2015 included the same smalls joys that I’ve enjoyed for a long time: Cooking. Reading in the quiet house before everyone else wakes up. Lots of time with my cat snuggled into my knee pit. Eric, making me laugh and reminding me that nobody knows me better. Henry, dancing and dripping his way down the hall in a towel after he showers at night. Addie wanting to read and draw and chat. There’s not much about my slow life that I don’t like. I have to try to remember not to fill it up with things, because it’s often what happens when we’re just home that makes me feel the most me.

This was a good year for book reviewing. I haven’t counted exactly how many, but I reviewed a ton of books. I had my first review in a major paper, a review of Sarah Gerard’s beautiful book, Binary Star, in the LA Times. I had more reviews in the Times. I got to go moderate a panel at the Festival of Books, and then I got to interview David McCullough over the phone. Las Vegas Weekly took me on, and many places continued to ask me to work for them. 2015 was amazing in terms of the opportunities I was given, and I tried hard not to waste them. The toughest thing about trying to establish myself as a critic is to stay hungry: to keep reaching for new things that feel too far away while still trying to maintain what I have. But this year felt easier than the first year, and when I get too frustrated or I feel too inadequate (which is frequent), I have to remind myself that it’s all still pretty new. And it’s only getting better. Slow and steady is enough.

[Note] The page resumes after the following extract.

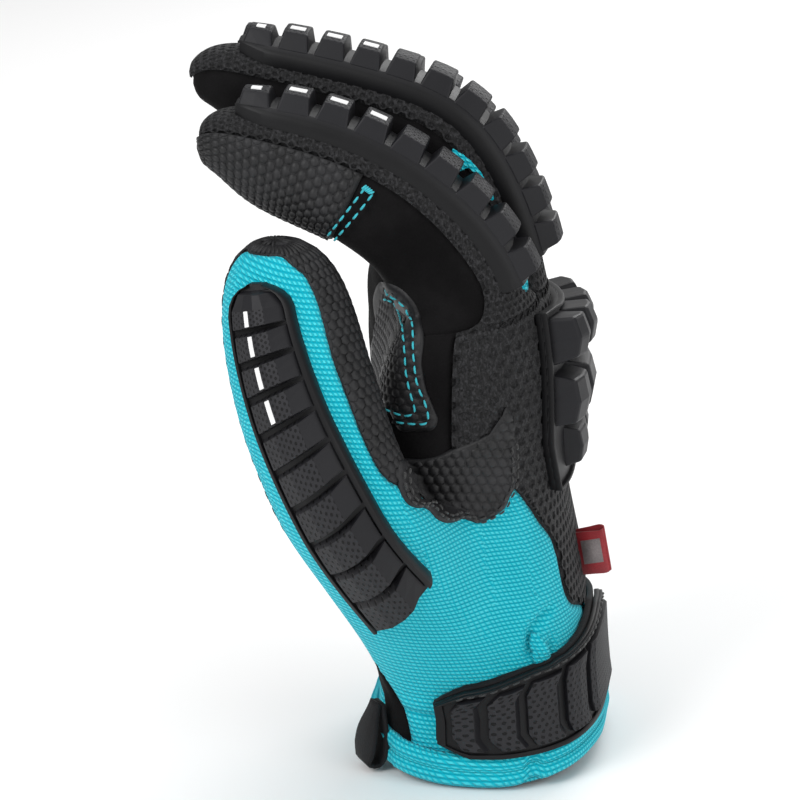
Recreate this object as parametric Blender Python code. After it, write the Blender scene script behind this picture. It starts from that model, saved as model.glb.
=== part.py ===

I wasn’t that happy in 2015. I am okay with this, though. There’s peace in knowing that you can be unhappy, but still okay. Or that you can get through something without having to feel good about it. I was not shaken to my core, or broken. I was inconvenienced, annoyed, taxed, and pressured. But none of that hurts too bad. I am pleased that 2015 happened, and I know I will be happy again. I have hope that eventually I will not be so tired. I am looking forward to what comes next.